Coca-Cola is the latest American brand working to improve its environmental credentials with a sweeping new program that pledges to improve water efficiency and reduce carbon dioxide emissions throughout its massive global system.
The soft drink maker today said that through a partnership with environmental group WWF, it has commited to eliminating 50 billion liters of water from its bottling plants by 2012 by improving water efficiency by 20 percent over 2004 levels. Coke’s announcement comes a few months after General Electric said it would cut water usage by 20 percent by 2012.
The beverage industry has increasingly become a target for environmentalists, who say plastic soda and water bottles add to landfills while the companies themselves use too much energy producing and shipping bottles across the world.
Coke also pledged to promote more sustainable agricultural practices, initially focusing on sugar cane production.
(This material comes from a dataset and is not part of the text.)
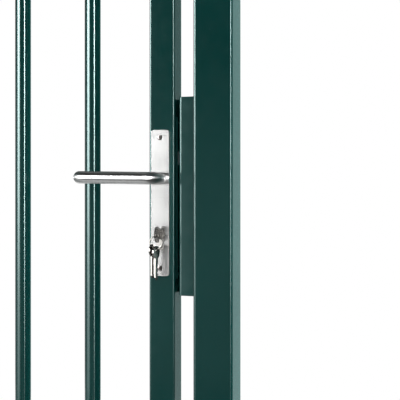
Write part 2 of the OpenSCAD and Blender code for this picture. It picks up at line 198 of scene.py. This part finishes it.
class Material(Tree):
    """A material's node tree, with one Principled shader."""

    def __init__(self, name):
        self.material = bpy.data.materials.new(name)
        self.material.use_nodes = True
        super().__init__(self.material.node_tree)
        self.tree.nodes.clear()
        self.output = self.add("ShaderNodeOutputMaterial")
        self.shader = self.add("ShaderNodeBsdfPrincipled")
        self.join(self.shader, self.output, "Surface")

    def dress(self, **sources):
        """Feeds or sets the shader's inputs; an underscore in a name stands for a space."""
        for name, source in sources.items():
            self.join(source, self.shader, name.replace("_", " "))

    def noise(self, scale, detail=4, roughness=0.55, stretch=(1, 1, 1)):
        """Noise in object coordinates, with its features drawn out along the axes where stretch is small."""
        mapping = self.add("ShaderNodeMapping")
        mapping.inputs["Scale"].default_value = stretch
        self.join((self.add("ShaderNodeTexCoord"), "Object"), mapping, "Vector")
        made = self.add("ShaderNodeTexNoise", Scale=scale, Detail=detail, Roughness=roughness)
        self.join(mapping, made, "Vector")
        return made

    def bump(self, source, strength, distance, under=None):
        """A bump from a height, on top of another bump if there is one."""
        made = self.add("ShaderNodeBump", Strength=strength, Distance=distance)
        self.join(source, made, "Height")
        if under:
            self.join(under, made, "Normal")
        return made


# ---------------------------------------------------------------- materials

def powder_coat():
    """Dark green powder coat: a fine orange peel, slight cloudiness, and thin pale flecks."""
    m = Material("green_powder_coat")
    tone = m.ramp(m.noise(scale=9, detail=5), [(0.3, shade(7, 57, 54)), (0.7, shade(10, 62, 59))])
    flecks = m.ramp(m.noise(scale=160, detail=6, roughness=0.7), [(0.62, 0.0), (0.78, 0.16)])
    soft = m.bump(m.noise(scale=70, detail=2), strength=0.025, distance=0.0006)
    m.dress(
        Base_Color=m.mix(flecks, tone, shade(70, 92, 88)),
        Roughness=m.ramp(m.noise(scale=55, detail=3), [(0.35, 0.12), (0.7, 0.16)]),
        Normal=m.bump(m.noise(scale=620, detail=2), strength=0.04, distance=0.0002, under=soft),
        IOR=1.5,
        Specular_Tint=(0.74, 1.0, 0.98, 1),
    )
    return m.material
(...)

It will work with two additional crops beginning next year.
The water initatives build on an agreement Coke struck last year with WWF in which it vowed to “return to communities and to nature an amount of water water equivalent to what we use in all of our beverages and their production.” Coke at the time said it would commit to specific targets for reducing water usage this year.
Coke’s biggest challenge is reducing its carbon or water footprint while its business keeps growing. The company said it plans to “grow the business, not the carbon system-wide.” That goal will prevent the release of more than 2 million metric tons of carbon dioxide in 2015 — about the equivalent of planting 600,000 acres of trees. In developed countries, Coke will reduce emissions by 5 percent from 2004 levels by 2015.